BEGIN Dataset extract

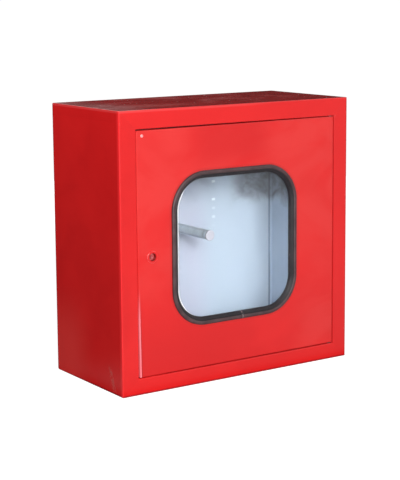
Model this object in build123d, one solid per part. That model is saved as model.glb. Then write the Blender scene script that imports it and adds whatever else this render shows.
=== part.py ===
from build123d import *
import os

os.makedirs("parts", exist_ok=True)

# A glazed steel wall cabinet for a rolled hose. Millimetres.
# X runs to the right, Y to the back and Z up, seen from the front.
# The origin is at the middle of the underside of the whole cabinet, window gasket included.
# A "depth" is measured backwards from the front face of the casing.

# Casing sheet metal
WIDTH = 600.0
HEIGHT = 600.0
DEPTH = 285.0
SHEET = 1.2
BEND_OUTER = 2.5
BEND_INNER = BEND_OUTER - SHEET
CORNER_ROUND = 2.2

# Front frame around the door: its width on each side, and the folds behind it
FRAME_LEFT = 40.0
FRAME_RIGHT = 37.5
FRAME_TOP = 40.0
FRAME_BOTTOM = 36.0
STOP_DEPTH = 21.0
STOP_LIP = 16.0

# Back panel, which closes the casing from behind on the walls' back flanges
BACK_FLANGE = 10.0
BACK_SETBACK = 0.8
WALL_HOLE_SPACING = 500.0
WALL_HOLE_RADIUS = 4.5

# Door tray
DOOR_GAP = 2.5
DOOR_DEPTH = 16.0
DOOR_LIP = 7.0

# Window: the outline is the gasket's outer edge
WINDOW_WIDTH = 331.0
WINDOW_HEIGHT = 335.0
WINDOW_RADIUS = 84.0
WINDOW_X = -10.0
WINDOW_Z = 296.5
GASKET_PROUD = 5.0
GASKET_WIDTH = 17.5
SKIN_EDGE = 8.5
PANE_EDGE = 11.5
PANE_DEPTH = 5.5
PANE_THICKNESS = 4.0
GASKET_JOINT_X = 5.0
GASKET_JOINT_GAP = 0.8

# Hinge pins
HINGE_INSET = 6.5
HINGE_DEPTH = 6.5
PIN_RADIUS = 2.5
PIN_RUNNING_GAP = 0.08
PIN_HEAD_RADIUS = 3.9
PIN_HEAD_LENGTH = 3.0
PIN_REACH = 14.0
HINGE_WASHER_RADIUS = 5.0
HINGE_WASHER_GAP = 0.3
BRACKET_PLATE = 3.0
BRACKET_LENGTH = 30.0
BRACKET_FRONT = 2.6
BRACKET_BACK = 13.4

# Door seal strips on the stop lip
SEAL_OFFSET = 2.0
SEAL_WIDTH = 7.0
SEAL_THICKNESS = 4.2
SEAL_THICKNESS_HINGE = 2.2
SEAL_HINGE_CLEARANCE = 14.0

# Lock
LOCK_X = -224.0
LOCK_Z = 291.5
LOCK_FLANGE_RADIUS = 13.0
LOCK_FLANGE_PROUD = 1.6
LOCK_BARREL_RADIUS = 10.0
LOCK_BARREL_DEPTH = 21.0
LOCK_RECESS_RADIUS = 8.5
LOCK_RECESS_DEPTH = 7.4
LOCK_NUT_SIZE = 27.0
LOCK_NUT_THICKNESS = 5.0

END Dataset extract

### What needs to be done
Write the listing out again, exactly as shown above.

### Answer to the task
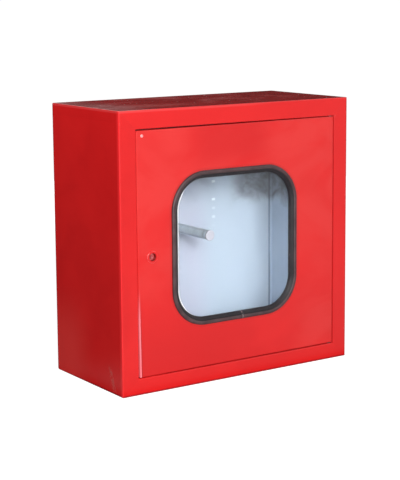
Model this object in build123d, one solid per part. That model is saved as model.glb. Then write the Blender scene script that imports it and adds whatever else this render shows.
=== part.py ===
from build123d import *
import os

os.makedirs("parts", exist_ok=True)

# A glazed steel wall cabinet for a rolled hose. Millimetres.
# X runs to the right, Y to the back and Z up, seen from the front.
# The origin is at the middle of the underside of the whole cabinet, window gasket included.
# A "depth" is measured backwards from the front face of the casing.

# Casing sheet metal
WIDTH = 600.0
HEIGHT = 600.0
DEPTH = 285.0
SHEET = 1.2
BEND_OUTER = 2.5
BEND_INNER = BEND_OUTER - SHEET
CORNER_ROUND = 2.2

# Front frame around the door: its width on each side, and the folds behind it
FRAME_LEFT = 40.0
FRAME_RIGHT = 37.5
FRAME_TOP = 40.0
FRAME_BOTTOM = 36.0
STOP_DEPTH = 21.0
STOP_LIP = 16.0

# Back panel, which closes the casing from behind on the walls' back flanges
BACK_FLANGE = 10.0
BACK_SETBACK = 0.8
WALL_HOLE_SPACING = 500.0
WALL_HOLE_RADIUS = 4.5

# Door tray
DOOR_GAP = 2.5
DOOR_DEPTH = 16.0
DOOR_LIP = 7.0

# Window: the outline is the gasket's outer edge
WINDOW_WIDTH = 331.0
WINDOW_HEIGHT = 335.0
WINDOW_RADIUS = 84.0
WINDOW_X = -10.0
WINDOW_Z = 296.5
GASKET_PROUD = 5.0
GASKET_WIDTH = 17.5
SKIN_EDGE = 8.5
PANE_EDGE = 11.5
PANE_DEPTH = 5.5
PANE_THICKNESS = 4.0
GASKET_JOINT_X = 5.0
GASKET_JOINT_GAP = 0.8

# Hinge pins
HINGE_INSET = 6.5
HINGE_DEPTH = 6.5
PIN_RADIUS = 2.5
PIN_RUNNING_GAP = 0.08
PIN_HEAD_RADIUS = 3.9
PIN_HEAD_LENGTH = 3.0
PIN_REACH = 14.0
HINGE_WASHER_RADIUS = 5.0
HINGE_WASHER_GAP = 0.3
BRACKET_PLATE = 3.0
BRACKET_LENGTH = 30.0
BRACKET_FRONT = 2.6
BRACKET_BACK = 13.4

# Door seal strips on the stop lip
SEAL_OFFSET = 2.0
SEAL_WIDTH = 7.0
SEAL_THICKNESS = 4.2
SEAL_THICKNESS_HINGE = 2.2
SEAL_HINGE_CLEARANCE = 14.0

# Lock
LOCK_X = -224.0
LOCK_Z = 291.5
LOCK_FLANGE_RADIUS = 13.0
LOCK_FLANGE_PROUD = 1.6
LOCK_BARREL_RADIUS = 10.0
LOCK_BARREL_DEPTH = 21.0
LOCK_RECESS_RADIUS = 8.5
LOCK_RECESS_DEPTH = 7.4
LOCK_NUT_SIZE = 27.0
LOCK_NUT_THICKNESS = 5.0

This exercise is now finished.